Hall appears unshaken. “It seems to me,” he replies, “that if communities are running well in other places and the economic system works well, and it’s proven that it’s ecologically superior to other systems, then Vermont—with all its good people who want to be ecologically correct and advance—would approve it. I apologize that I have such great confidence in it, but I personally think that the people of Vermont will eventually ask for it.”
“We need new ways of living that really address climate change. Then this comes, and I’m like, ‘No’ ”

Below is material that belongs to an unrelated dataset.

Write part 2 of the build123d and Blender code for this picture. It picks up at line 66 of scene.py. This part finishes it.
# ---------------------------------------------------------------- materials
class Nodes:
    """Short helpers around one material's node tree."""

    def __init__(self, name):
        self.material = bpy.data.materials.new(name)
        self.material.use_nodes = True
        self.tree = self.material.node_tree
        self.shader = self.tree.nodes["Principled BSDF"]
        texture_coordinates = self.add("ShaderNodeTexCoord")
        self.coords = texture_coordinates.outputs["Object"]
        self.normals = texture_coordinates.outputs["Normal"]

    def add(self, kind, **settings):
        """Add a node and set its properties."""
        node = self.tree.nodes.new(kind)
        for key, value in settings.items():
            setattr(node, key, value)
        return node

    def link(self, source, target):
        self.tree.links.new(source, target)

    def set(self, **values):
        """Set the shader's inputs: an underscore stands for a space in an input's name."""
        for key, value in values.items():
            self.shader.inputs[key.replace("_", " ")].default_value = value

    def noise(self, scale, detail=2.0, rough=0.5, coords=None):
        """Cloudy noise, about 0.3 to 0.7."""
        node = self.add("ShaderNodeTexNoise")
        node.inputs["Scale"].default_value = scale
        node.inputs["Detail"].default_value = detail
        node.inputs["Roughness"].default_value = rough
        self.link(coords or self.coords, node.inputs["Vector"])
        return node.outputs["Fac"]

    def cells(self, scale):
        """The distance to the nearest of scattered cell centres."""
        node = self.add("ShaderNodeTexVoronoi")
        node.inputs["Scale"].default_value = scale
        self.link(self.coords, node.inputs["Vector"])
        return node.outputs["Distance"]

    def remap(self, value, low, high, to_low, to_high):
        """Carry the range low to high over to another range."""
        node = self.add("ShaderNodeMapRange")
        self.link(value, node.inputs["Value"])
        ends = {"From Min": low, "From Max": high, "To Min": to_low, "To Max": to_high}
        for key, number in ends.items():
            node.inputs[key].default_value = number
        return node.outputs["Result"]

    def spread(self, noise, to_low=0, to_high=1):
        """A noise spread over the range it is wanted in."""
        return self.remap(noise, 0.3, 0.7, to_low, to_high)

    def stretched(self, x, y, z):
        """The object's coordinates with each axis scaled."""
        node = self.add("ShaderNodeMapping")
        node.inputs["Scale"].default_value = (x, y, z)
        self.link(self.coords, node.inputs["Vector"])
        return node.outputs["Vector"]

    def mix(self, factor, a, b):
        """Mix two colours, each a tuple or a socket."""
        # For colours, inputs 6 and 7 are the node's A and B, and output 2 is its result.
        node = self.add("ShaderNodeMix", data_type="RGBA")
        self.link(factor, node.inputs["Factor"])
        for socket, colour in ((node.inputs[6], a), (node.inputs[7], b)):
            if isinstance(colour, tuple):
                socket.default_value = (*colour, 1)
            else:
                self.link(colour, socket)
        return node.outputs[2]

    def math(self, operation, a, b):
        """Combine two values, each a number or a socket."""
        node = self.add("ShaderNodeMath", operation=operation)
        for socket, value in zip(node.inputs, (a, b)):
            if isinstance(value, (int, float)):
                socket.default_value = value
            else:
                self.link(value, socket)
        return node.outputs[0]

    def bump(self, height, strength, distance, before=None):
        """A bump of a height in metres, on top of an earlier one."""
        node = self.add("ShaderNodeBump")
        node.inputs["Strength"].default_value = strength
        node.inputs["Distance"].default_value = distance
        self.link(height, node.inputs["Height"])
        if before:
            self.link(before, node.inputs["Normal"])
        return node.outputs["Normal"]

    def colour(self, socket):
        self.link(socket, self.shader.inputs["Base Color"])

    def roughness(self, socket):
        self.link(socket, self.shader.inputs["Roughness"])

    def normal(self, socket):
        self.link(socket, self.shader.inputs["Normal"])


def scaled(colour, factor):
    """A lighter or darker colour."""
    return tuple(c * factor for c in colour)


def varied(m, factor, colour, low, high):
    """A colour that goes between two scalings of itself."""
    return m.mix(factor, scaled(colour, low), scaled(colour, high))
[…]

Two days later, Antal is making crepes in her tiny house, which sits on 47 acres of farmland. She and her husband, a computer engineer for Dartmouth College, say they chose to build small only because it was what they could afford. Outside, they’ve dug a well, built and hand-painted a chicken coop, and planted sprawling vegetable gardens. Inside, jars of maple syrup line a windowsill. Robin watches The Lion King in French on a laptop.
The couple moved to Vermont five years ago, oddly enough, from Salt Lake City. The previous night, Antal had invited Hall over for a simple dinner of bread, cheese, and salad. She’d showed him her petite house, and they’d talked, off the record, for more than two hours. “He’s a really nice guy,” Antal says. “Part of me feels bad for exposing his plan, because I think he means well.” One of Hall’s mistakes, she suspects, may be that he’s an engineer who tries to solve everything as if it were a math or physics problem without factoring in human emotion. “He’s nerdy, and I love that,” she says. “He sees these issues in the world, and he’s trying to find a way.”
“I also feel like a hypocrite,” she adds. “It’s like, we need big ideas, we need new ways of living that really address climate change. Then this comes, and I’m like, ‘No.’ ” Hall’s faith in Smith’s plat, his ardor for sustainable drilling, and his obsession with high-density living all terrify her. As does the fact that Hall is getting old and might set plans in motion only to leave them for less passionate, less well-intentioned followers to execute.
Thinking of the long fight ahead, Antal tears up. “Every time I dig in the garden, it’s like, my grandkids will be here eating these blueberries,” she says. “This land is everything to me, it’s Robin’s future. And I just don’t want 20,000 people moving in next door.”